**Exercise objective:** Give all of the lines again, with nothing added or dropped.

* BEGIN Supplied material *

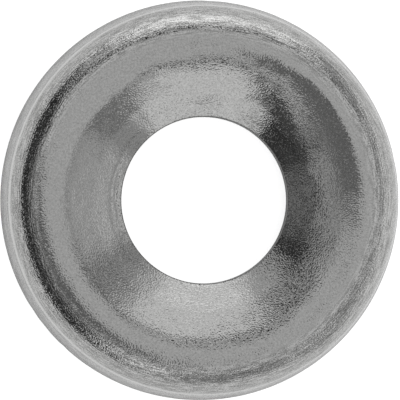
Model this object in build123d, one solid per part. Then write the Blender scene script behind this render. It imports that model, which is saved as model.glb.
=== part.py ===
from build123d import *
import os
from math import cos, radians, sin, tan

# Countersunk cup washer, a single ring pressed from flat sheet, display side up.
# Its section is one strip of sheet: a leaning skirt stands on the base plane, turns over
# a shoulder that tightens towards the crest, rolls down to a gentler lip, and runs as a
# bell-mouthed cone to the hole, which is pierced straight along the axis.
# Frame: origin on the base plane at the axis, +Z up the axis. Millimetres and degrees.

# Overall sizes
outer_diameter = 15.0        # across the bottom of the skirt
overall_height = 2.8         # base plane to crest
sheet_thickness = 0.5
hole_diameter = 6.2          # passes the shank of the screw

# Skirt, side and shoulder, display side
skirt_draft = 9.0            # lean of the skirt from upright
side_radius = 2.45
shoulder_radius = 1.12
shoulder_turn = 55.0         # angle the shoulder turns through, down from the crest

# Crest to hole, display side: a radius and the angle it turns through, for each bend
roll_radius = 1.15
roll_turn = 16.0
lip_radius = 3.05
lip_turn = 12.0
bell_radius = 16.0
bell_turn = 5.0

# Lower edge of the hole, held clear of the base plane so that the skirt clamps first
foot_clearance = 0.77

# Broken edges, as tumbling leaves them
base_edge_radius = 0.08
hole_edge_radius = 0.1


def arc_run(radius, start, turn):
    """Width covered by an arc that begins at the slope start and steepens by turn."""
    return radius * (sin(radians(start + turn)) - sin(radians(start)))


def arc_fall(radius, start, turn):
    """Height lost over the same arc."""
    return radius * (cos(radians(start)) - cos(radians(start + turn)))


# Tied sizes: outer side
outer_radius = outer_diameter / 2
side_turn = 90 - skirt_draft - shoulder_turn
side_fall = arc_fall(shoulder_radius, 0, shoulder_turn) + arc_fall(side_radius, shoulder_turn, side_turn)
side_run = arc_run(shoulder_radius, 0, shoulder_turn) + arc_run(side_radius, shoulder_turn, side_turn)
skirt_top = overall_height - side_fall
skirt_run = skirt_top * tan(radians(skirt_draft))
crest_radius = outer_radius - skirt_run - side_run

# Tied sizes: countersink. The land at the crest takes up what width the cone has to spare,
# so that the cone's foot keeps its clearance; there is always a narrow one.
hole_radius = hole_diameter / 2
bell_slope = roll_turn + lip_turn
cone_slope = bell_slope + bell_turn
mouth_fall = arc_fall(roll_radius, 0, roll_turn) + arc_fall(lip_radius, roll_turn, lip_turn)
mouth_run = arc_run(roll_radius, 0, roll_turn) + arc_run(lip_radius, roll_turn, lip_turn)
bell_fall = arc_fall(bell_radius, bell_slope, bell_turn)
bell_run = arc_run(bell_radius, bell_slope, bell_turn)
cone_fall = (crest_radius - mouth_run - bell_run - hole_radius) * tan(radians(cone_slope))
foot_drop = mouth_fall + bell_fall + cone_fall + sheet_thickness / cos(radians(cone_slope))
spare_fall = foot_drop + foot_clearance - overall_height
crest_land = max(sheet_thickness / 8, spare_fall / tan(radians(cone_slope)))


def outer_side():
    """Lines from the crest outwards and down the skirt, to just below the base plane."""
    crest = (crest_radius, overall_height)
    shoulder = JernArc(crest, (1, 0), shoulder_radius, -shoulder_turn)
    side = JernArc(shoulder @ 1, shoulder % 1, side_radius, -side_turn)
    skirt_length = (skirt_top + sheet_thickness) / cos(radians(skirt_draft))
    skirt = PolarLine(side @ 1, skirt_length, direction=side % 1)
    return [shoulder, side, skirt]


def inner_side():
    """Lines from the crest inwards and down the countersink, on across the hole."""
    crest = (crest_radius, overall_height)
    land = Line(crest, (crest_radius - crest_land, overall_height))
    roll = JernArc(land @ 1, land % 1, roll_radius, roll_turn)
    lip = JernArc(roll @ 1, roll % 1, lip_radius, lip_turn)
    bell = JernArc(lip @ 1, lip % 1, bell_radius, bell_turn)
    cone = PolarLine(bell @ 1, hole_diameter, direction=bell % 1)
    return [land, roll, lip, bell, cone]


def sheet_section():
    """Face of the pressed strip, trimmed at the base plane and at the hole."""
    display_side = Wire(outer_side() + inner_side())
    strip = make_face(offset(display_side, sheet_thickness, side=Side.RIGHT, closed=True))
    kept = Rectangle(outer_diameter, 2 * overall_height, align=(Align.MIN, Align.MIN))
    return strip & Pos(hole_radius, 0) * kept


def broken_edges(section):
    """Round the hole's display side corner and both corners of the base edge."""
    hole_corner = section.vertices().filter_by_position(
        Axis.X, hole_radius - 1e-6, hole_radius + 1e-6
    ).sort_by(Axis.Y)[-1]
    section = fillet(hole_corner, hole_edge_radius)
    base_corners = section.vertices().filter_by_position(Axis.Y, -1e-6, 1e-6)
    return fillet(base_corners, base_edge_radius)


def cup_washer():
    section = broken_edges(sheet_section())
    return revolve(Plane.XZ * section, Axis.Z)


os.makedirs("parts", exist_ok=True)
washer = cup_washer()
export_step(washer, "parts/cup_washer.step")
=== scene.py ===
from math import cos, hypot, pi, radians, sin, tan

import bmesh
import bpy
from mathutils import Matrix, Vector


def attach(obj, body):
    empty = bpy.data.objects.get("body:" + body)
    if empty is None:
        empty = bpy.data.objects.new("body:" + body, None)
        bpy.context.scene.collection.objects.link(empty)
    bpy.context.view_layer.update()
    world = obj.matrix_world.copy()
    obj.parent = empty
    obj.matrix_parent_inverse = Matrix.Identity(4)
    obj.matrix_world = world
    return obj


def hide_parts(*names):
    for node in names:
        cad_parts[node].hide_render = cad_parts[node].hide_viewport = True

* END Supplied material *

**Result of this exercise:**
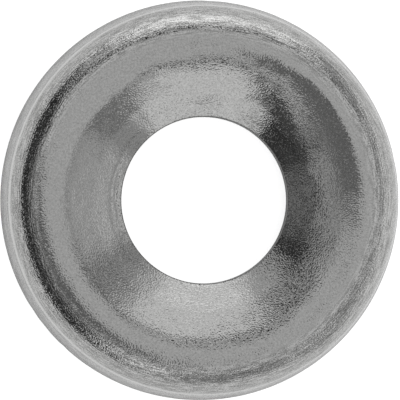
Model this object in build123d, one solid per part. Then write the Blender scene script behind this render. It imports that model, which is saved as model.glb.
=== part.py ===
from build123d import *
import os
from math import cos, radians, sin, tan

# Countersunk cup washer, a single ring pressed from flat sheet, display side up.
# Its section is one strip of sheet: a leaning skirt stands on the base plane, turns over
# a shoulder that tightens towards the crest, rolls down to a gentler lip, and runs as a
# bell-mouthed cone to the hole, which is pierced straight along the axis.
# Frame: origin on the base plane at the axis, +Z up the axis. Millimetres and degrees.

# Overall sizes
outer_diameter = 15.0        # across the bottom of the skirt
overall_height = 2.8         # base plane to crest
sheet_thickness = 0.5
hole_diameter = 6.2          # passes the shank of the screw

# Skirt, side and shoulder, display side
skirt_draft = 9.0            # lean of the skirt from upright
side_radius = 2.45
shoulder_radius = 1.12
shoulder_turn = 55.0         # angle the shoulder turns through, down from the crest

# Crest to hole, display side: a radius and the angle it turns through, for each bend
roll_radius = 1.15
roll_turn = 16.0
lip_radius = 3.05
lip_turn = 12.0
bell_radius = 16.0
bell_turn = 5.0

# Lower edge of the hole, held clear of the base plane so that the skirt clamps first
foot_clearance = 0.77

# Broken edges, as tumbling leaves them
base_edge_radius = 0.08
hole_edge_radius = 0.1


def arc_run(radius, start, turn):
    """Width covered by an arc that begins at the slope start and steepens by turn."""
    return radius * (sin(radians(start + turn)) - sin(radians(start)))


def arc_fall(radius, start, turn):
    """Height lost over the same arc."""
    return radius * (cos(radians(start)) - cos(radians(start + turn)))


# Tied sizes: outer side
outer_radius = outer_diameter / 2
side_turn = 90 - skirt_draft - shoulder_turn
side_fall = arc_fall(shoulder_radius, 0, shoulder_turn) + arc_fall(side_radius, shoulder_turn, side_turn)
side_run = arc_run(shoulder_radius, 0, shoulder_turn) + arc_run(side_radius, shoulder_turn, side_turn)
skirt_top = overall_height - side_fall
skirt_run = skirt_top * tan(radians(skirt_draft))
crest_radius = outer_radius - skirt_run - side_run

# Tied sizes: countersink. The land at the crest takes up what width the cone has to spare,
# so that the cone's foot keeps its clearance; there is always a narrow one.
hole_radius = hole_diameter / 2
bell_slope = roll_turn + lip_turn
cone_slope = bell_slope + bell_turn
mouth_fall = arc_fall(roll_radius, 0, roll_turn) + arc_fall(lip_radius, roll_turn, lip_turn)
mouth_run = arc_run(roll_radius, 0, roll_turn) + arc_run(lip_radius, roll_turn, lip_turn)
bell_fall = arc_fall(bell_radius, bell_slope, bell_turn)
bell_run = arc_run(bell_radius, bell_slope, bell_turn)
cone_fall = (crest_radius - mouth_run - bell_run - hole_radius) * tan(radians(cone_slope))
foot_drop = mouth_fall + bell_fall + cone_fall + sheet_thickness / cos(radians(cone_slope))
spare_fall = foot_drop + foot_clearance - overall_height
crest_land = max(sheet_thickness / 8, spare_fall / tan(radians(cone_slope)))


def outer_side():
    """Lines from the crest outwards and down the skirt, to just below the base plane."""
    crest = (crest_radius, overall_height)
    shoulder = JernArc(crest, (1, 0), shoulder_radius, -shoulder_turn)
    side = JernArc(shoulder @ 1, shoulder % 1, side_radius, -side_turn)
    skirt_length = (skirt_top + sheet_thickness) / cos(radians(skirt_draft))
    skirt = PolarLine(side @ 1, skirt_length, direction=side % 1)
    return [shoulder, side, skirt]


def inner_side():
    """Lines from the crest inwards and down the countersink, on across the hole."""
    crest = (crest_radius, overall_height)
    land = Line(crest, (crest_radius - crest_land, overall_height))
    roll = JernArc(land @ 1, land % 1, roll_radius, roll_turn)
    lip = JernArc(roll @ 1, roll % 1, lip_radius, lip_turn)
    bell = JernArc(lip @ 1, lip % 1, bell_radius, bell_turn)
    cone = PolarLine(bell @ 1, hole_diameter, direction=bell % 1)
    return [land, roll, lip, bell, cone]


def sheet_section():
    """Face of the pressed strip, trimmed at the base plane and at the hole."""
    display_side = Wire(outer_side() + inner_side())
    strip = make_face(offset(display_side, sheet_thickness, side=Side.RIGHT, closed=True))
    kept = Rectangle(outer_diameter, 2 * overall_height, align=(Align.MIN, Align.MIN))
    return strip & Pos(hole_radius, 0) * kept


def broken_edges(section):
    """Round the hole's display side corner and both corners of the base edge."""
    hole_corner = section.vertices().filter_by_position(
        Axis.X, hole_radius - 1e-6, hole_radius + 1e-6
    ).sort_by(Axis.Y)[-1]
    section = fillet(hole_corner, hole_edge_radius)
    base_corners = section.vertices().filter_by_position(Axis.Y, -1e-6, 1e-6)
    return fillet(base_corners, base_edge_radius)


def cup_washer():
    section = broken_edges(sheet_section())
    return revolve(Plane.XZ * section, Axis.Z)


os.makedirs("parts", exist_ok=True)
washer = cup_washer()
export_step(washer, "parts/cup_washer.step")
=== scene.py ===
from math import cos, hypot, pi, radians, sin, tan

import bmesh
import bpy
from mathutils import Matrix, Vector


def attach(obj, body):
    empty = bpy.data.objects.get("body:" + body)
    if empty is None:
        empty = bpy.data.objects.new("body:" + body, None)
        bpy.context.scene.collection.objects.link(empty)
    bpy.context.view_layer.update()
    world = obj.matrix_world.copy()
    obj.parent = empty
    obj.matrix_parent_inverse = Matrix.Identity(4)
    obj.matrix_world = world
    return obj


def hide_parts(*names):
    for node in names:
        cad_parts[node].hide_render = cad_parts[node].hide_viewport = True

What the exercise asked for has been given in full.